Entremos, pues, en comunión de vida con el Señor. Permitamos que su Vida se haga realidad en nosotros. Dejemos que su Espíritu guíe nuestros pasos por el camino del bien.
Llamados a ser portadores de la Vida, que hemos recibido por nuestra comunión con Cristo, hemos de pasar haciendo siempre el bien a todos.
Hemos de morir a nosotros mismos para dar vida a los demás.
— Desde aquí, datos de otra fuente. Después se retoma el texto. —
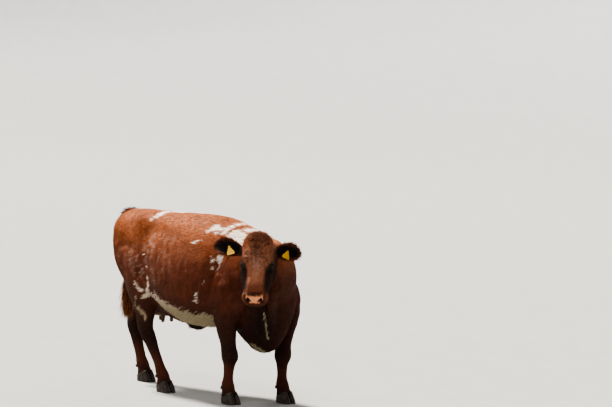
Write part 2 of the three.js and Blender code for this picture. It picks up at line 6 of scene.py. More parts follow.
import bmesh
import bpy
import numpy as np
from mathutils import Matrix, Vector


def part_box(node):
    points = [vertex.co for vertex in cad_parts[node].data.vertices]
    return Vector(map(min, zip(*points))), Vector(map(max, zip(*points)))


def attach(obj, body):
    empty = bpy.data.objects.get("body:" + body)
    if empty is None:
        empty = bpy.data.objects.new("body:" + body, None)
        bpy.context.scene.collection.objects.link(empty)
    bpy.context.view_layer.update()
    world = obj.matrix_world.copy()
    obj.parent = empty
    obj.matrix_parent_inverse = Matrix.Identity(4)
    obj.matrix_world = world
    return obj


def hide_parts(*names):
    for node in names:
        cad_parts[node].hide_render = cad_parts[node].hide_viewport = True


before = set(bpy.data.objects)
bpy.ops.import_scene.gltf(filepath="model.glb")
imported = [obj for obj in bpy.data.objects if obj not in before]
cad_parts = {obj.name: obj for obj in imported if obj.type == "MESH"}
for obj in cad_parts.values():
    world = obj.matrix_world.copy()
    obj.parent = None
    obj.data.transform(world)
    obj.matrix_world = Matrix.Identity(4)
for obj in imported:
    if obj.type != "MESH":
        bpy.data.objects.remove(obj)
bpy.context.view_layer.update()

dice = np.random.default_rng(11)
share = 1.0    # share of the coat's tufts while trying things


# small helpers

def unit(v):
    # v / |v| along the last axis
    return v / np.maximum(np.linalg.norm(v, axis=-1, keepdims=True), 1e-9)


def smooth(value, low, high):
    # 3t^2 - 2t^3 with t going from 0 at low to 1 at high
    t = np.clip((value - low) / (high - low), 0, 1)
    return t * t * (3 - 2 * t)


def bell(points, middle, reach):
    # exp(-(dx/rx)^2 - (dy/ry)^2 - (dz/rz)^2)
    return np.exp(-(((points - np.asarray(middle)) / np.asarray(reach)) ** 2).sum(-1))


noise = {"sines": 4, "finer": 1.9, "weaker": 0.55, "bend": 0.8, "twist": 1.4}


def waves(points, size, seed, octaves=3):
    # a sum of sines along fixed random directions, about -1 to 1; each octave weaker and finer than the last
    draw = np.random.default_rng(seed)
    total, weight = 0, 0
    for octave in range(octaves):
        finer, weaker = noise["finer"] ** octave, noise["weaker"] ** octave
        for _ in range(noise["sines"]):
            way = unit(draw.normal(size=3)) * (2 * math.pi / size) * finer
            bend = unit(draw.normal(size=3)) * (2 * math.pi / size) * noise["bend"] * finer
            twist = noise["twist"] * np.sin(points @ bend + draw.uniform(0, 6.3))
            total = total + np.sin(points @ way + twist + draw.uniform(0, 6.3)) * weaker
        weight += noise["sines"] * weaker
    return total / weight * 2


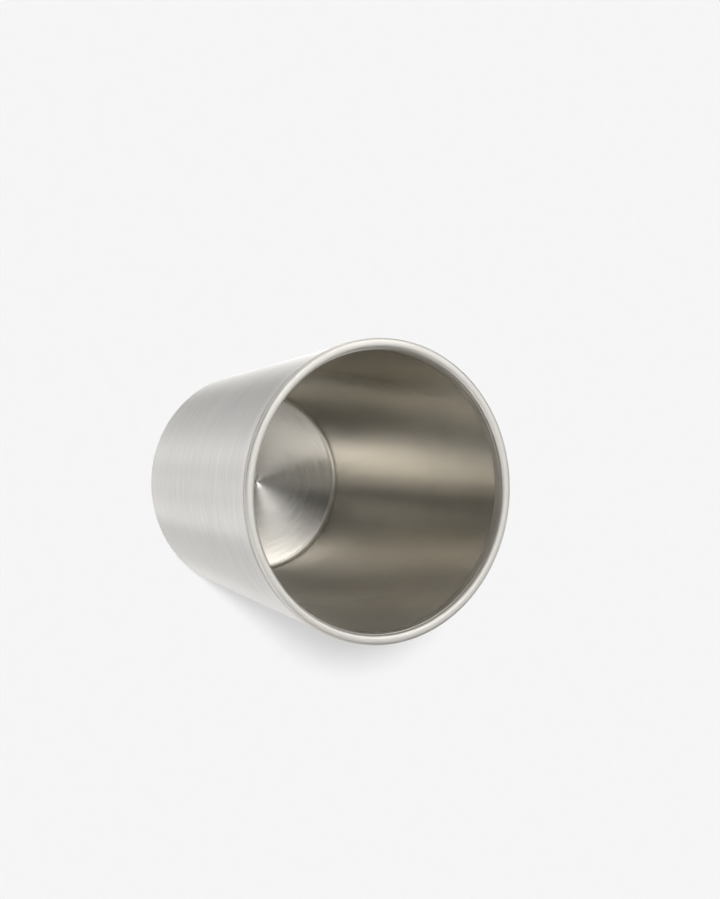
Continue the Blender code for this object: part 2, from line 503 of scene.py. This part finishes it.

Y nuestra muerte más que física, ha de convertirse en un desapego de las cosas temporales para ayudar, a los que nada tienen, a vivir de un modo más humano.
Pero también hemos de morir a nuestros egoísmos, a nuestras miradas miopes que cierran nuestros ojos ante el dolor ajeno.
Si en verdad queremos vivir como quien ha sido justificado por Cristo, no podemos destruir a los demás; no podemos despreciarlos ni causarles más dolor, pues quien lo hace, con ello está indicando que aún permanece en la esclavitud y que no ha iniciado, siquiera, su camino hacia su libertad en Cristo.
Roguémosle al Señor que nos conceda, por intercesión de la Santísima Virgen María, Madre de Dios y Madre nuestra, la gracia de tener una verdadera apertura a su Palabra, a su Vida y a su Espíritu, de tal forma que, renovados en Cristo, nos convirtamos, por nuestras buenas obras, en un signo creíble del amor de Dios para todos.